| Directive |
Reproduce each line exactly, including spacing and punctuation.
## BEGIN
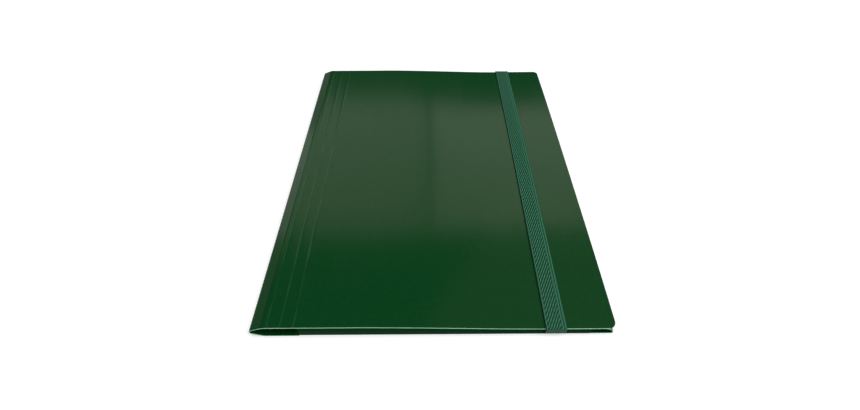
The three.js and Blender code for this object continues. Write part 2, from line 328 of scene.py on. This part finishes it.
def coatedCard(name, gloss):
    material, nodes, links, shader = newMaterial(name)
    where = nodes.new("ShaderNodeTexCoord").outputs["Object"]
    clouds = noiseNode(nodes, links, where, cardFinish["clouds"])
    shades = cardFinish["dark"], cardFinish["light"]
    colour = rampNode(nodes, links, clouds, cardFinish["cloudSpan"], *shades)
    # the coating has paled along the score lines, more in some places than in others
    wear = noiseNode(nodes, links, where, cardFinish["wear"], cardFinish["wearStretch"])
    least = (cardFinish["leastWear"],) * 3
    wear = rampNode(nodes, links, wear, cardFinish["wearSpan"], least, (1, 1, 1))
    across = splitNode(nodes, links, where)["X"]
    halfWidth = cardFinish["scoredHalfWidth"] * millimetre
    for distance in card["scores"]:
        scoreX = (spineX + distance) * millimetre
        near = mathNode(nodes, links, "COMPARE", across, scoreX, halfWidth)
        share = mathNode(nodes, links, "MULTIPLY", near, wear)
        colour = mixNode(nodes, links, share, colour, cardFinish["scored"])
    links.new(colour, shader.inputs["Base Color"])
    streaks = noiseNode(nodes, links, where, cardFinish["streaks"], cardFinish["streakStretch"])
    rough = rangeNode(nodes, links, streaks, (0, 1), cardFinish["roughness"])
    links.new(rough, shader.inputs["Roughness"])
    grain = noiseNode(nodes, links, where, cardFinish["grain"])
    soft = bumpNode(nodes, links, streaks, cardFinish["streakBump"])
    fine = bumpNode(nodes, links, grain, cardFinish["grainBump"], soft)
    links.new(fine, shader.inputs["Normal"])
    shader.inputs["Specular IOR Level"].default_value = gloss
    shader.inputs["Specular Tint"].default_value = (*cardFinish["glossTint"], 1)
    return material


edgeFinish = {
    "dark": (0.32, 0.68, 0.42),
    "light": (0.53, 0.95, 0.64),
    "fibres": (900, 4),
    "fibreStretch": (1, 1, 3),
    "fibreSpan": (0.32, 0.7),
    "fibreBump": (0.4, 0.0001),
    "roughness": 0.85,
}


def cutEdge():
    material, nodes, links, shader = newMaterial("cutCardEdge")
    where = nodes.new("ShaderNodeTexCoord").outputs["Object"]
    fibres = noiseNode(nodes, links, where, edgeFinish["fibres"], edgeFinish["fibreStretch"])
    shades = edgeFinish["dark"], edgeFinish["light"]
    colour = rampNode(nodes, links, fibres, edgeFinish["fibreSpan"], *shades)
    links.new(colour, shader.inputs["Base Color"])
    links.new(bumpNode(nodes, links, fibres, edgeFinish["fibreBump"]), shader.inputs["Normal"])
    shader.inputs["Roughness"].default_value = edgeFinish["roughness"]
    return material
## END
| Output for this task |
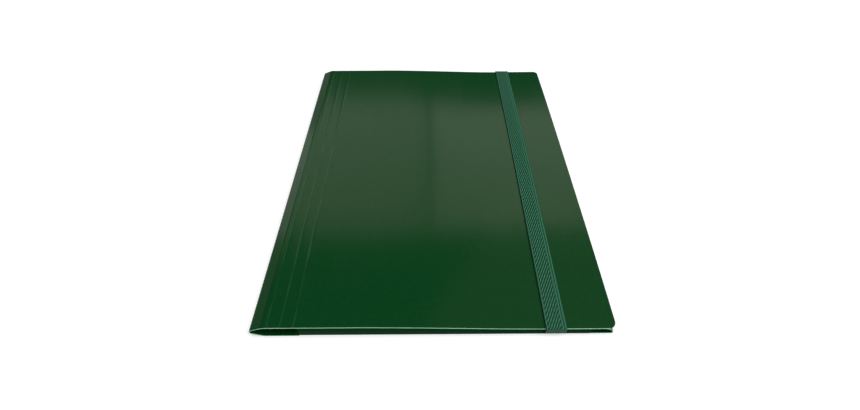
The three.js and Blender code for this object continues. Write part 2, from line 328 of scene.py on. This part finishes it.
def coatedCard(name, gloss):
    material, nodes, links, shader = newMaterial(name)
    where = nodes.new("ShaderNodeTexCoord").outputs["Object"]
    clouds = noiseNode(nodes, links, where, cardFinish["clouds"])
    shades = cardFinish["dark"], cardFinish["light"]
    colour = rampNode(nodes, links, clouds, cardFinish["cloudSpan"], *shades)
    # the coating has paled along the score lines, more in some places than in others
    wear = noiseNode(nodes, links, where, cardFinish["wear"], cardFinish["wearStretch"])
    least = (cardFinish["leastWear"],) * 3
    wear = rampNode(nodes, links, wear, cardFinish["wearSpan"], least, (1, 1, 1))
    across = splitNode(nodes, links, where)["X"]
    halfWidth = cardFinish["scoredHalfWidth"] * millimetre
    for distance in card["scores"]:
        scoreX = (spineX + distance) * millimetre
        near = mathNode(nodes, links, "COMPARE", across, scoreX, halfWidth)
        share = mathNode(nodes, links, "MULTIPLY", near, wear)
        colour = mixNode(nodes, links, share, colour, cardFinish["scored"])
    links.new(colour, shader.inputs["Base Color"])
    streaks = noiseNode(nodes, links, where, cardFinish["streaks"], cardFinish["streakStretch"])
    rough = rangeNode(nodes, links, streaks, (0, 1), cardFinish["roughness"])
    links.new(rough, shader.inputs["Roughness"])
    grain = noiseNode(nodes, links, where, cardFinish["grain"])
    soft = bumpNode(nodes, links, streaks, cardFinish["streakBump"])
    fine = bumpNode(nodes, links, grain, cardFinish["grainBump"], soft)
    links.new(fine, shader.inputs["Normal"])
    shader.inputs["Specular IOR Level"].default_value = gloss
    shader.inputs["Specular Tint"].default_value = (*cardFinish["glossTint"], 1)
    return material


edgeFinish = {
    "dark": (0.32, 0.68, 0.42),
    "light": (0.53, 0.95, 0.64),
    "fibres": (900, 4),
    "fibreStretch": (1, 1, 3),
    "fibreSpan": (0.32, 0.7),
    "fibreBump": (0.4, 0.0001),
    "roughness": 0.85,
}


def cutEdge():
    material, nodes, links, shader = newMaterial("cutCardEdge")
    where = nodes.new("ShaderNodeTexCoord").outputs["Object"]
    fibres = noiseNode(nodes, links, where, edgeFinish["fibres"], edgeFinish["fibreStretch"])
    shades = edgeFinish["dark"], edgeFinish["light"]
    colour = rampNode(nodes, links, fibres, edgeFinish["fibreSpan"], *shades)
    links.new(colour, shader.inputs["Base Color"])
    links.new(bumpNode(nodes, links, fibres, edgeFinish["fibreBump"]), shader.inputs["Normal"])
    shader.inputs["Roughness"].default_value = edgeFinish["roughness"]
    return material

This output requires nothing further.